I really hate that they say “hello” here to everyone who's white. Most of the time I can ignore it but sometimes I find myself pretending that I'm French and telling them that I wouldn't speak Japanese to them if they came to France.....Childish, I know, but somehow fulfilling.
Is it just me or is the practice of observing gesture meanings more important in Asian countries than in North America. I recall going to Korean bars here in Toronto and my Korean friends giving me a heads-up lesson on gestures before we arrived just so I don't make a fool of myself (such as holding the glass while someone is pouring for you, the position of the glass during a toast/knocking of glasses, etc.)
Maybe I'll just chill at home with a beer instead.
My month spent with Jen (I am the angry-Emily of whom she wrote) in Seoul only exacerbated my pre-potent addiction to Korean food. So now back in LA I spend excessive time eating in Koreatown. And having had the basics of Korean manners drilled into me by our illustrious author, I am frequently disappointed when my efforts to be culturally appropriate (receive things with two hands, bow when I enter and exit, never rest my chopsticks across a plate) are neither noticed nor returned. I’m treated as any other white person (I even get the pre-packaged wooden chopsticks while Korean patrons are given the flat stainless steel variety). Even my attempts to speak Korean (culled from Jen’s flash cards) go unnoticed. I should probably be more appreciative of the clear efforts I’ve witnessed in Koreatown to respond to me with American dominant-culture manners. Nevertheless I find myself wistful for the Korean culture I came to respect and love during my month-long visit and I continue to head to Koreatown always hopeful that my next barbeque dinner will come with a small side dish of cultural immersion.
I'm no anthropologist but...
My knee-jerk response is that social interaction here is guided by a sense of status to an extent that it is not in the U.S., and that gesture is a way of marking status. All the rules about holding one's glass, who eats first, etc. have to do with acknowledging someone else's status. I have written a little bit about this in my blog on Body Language (http://yunmay.blogspot.com/...)
I don’t know if there’s any way to rank the importance of gesture in one culture or another, but I suspect that gesture and body language in general are also pretty important in U.S. culture. I’m thinking, off the top of my head, of facial expression (having lived in Seoul for a while I am always shocked by the facial contortions of friends and family visiting from the U.S.), the importance of a firm handshake, making eye contact, different kinds of touching to indicate familiarity or distance (and this is gendered — hugging, patting on the back, high-fives, etc.). I sometimes feel that touch is more sexualized in the U.S. than it is here — at least, in Seoul friends of the same sex can walk around holding hands, and you can touch other people’s children much more than you can in the U.S. without people thinking you are a pervert. So I think that there are lots of dimensions to gesture to consider.

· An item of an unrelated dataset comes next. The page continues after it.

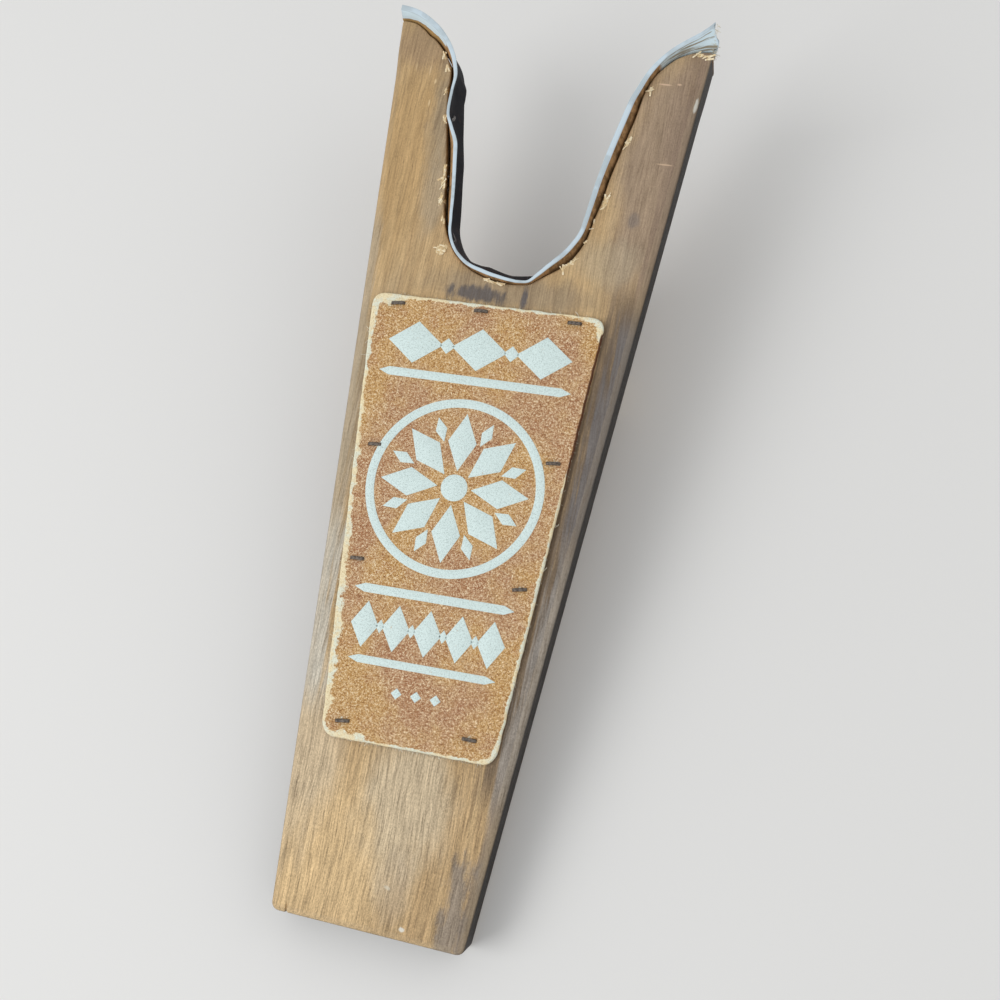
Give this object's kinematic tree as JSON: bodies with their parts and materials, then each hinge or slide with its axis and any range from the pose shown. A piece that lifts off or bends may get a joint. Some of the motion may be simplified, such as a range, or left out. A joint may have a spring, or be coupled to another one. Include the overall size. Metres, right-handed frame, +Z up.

It is a tricky thing, this line between opting out and being excluded, with a lot of messy emotions and intentions to parse. Depending on the person and the time of day, I run the gamut between feeling offended if people assume that I wouldn’t try to follow local norms (“they think I’m a rude American”), to feeling proud of my ability to adapt, to feeling offended that I would so casually discard my Americanisms just to fit it in (could insert whole historical debates about how kings/emperors should deal with visiting dignitaries here — who should bow? Who should be able to see the King? Which gate should they enter? etc.), to feeling proud to proclaim my position. And on the other side, perhaps my Korean friends feel it is presumptuous to ask me to take on their ways, especially since there is an awareness of which culture is globally dominant. My in-laws can presume because they feel some sense of ownership over me or feel that something is at stake when I behave one way or another.
I really enjoyed your piece. It has so much great detail and really gives me a sense of what it’s like living abroad. I think being an anxious outsider has trained you to be a keen observer as well.
I always find it interesting when two people trying to be polite according to different protocols produce a discord indistinguishable from rudeness. At meals my Chinese mother-in-law puts food I don’t want on my plate and then asks via my wife why he isn’t eating it. Personally I consider it rude to comment on another person’s eating habits, and while there may not be an entire nation that agrees with me, I know many feel the same way.
But overall I have had something of a free ride with my in-laws. My wife assures me her parents are secretly judging me, but as long as they keep it a secret I don’t care.
Just one more thing: You say you don’t believe in “stable identities” but if that’s the case then what could it mean to have “ambiguous” facial features? I assume you mean racially ambiguous, which in my opinion relies on a false assumption, that the races can be reliably distinguished by noses, eyes, lips, etc. Your own case proves they can’t but you seem to dismiss it as an exception.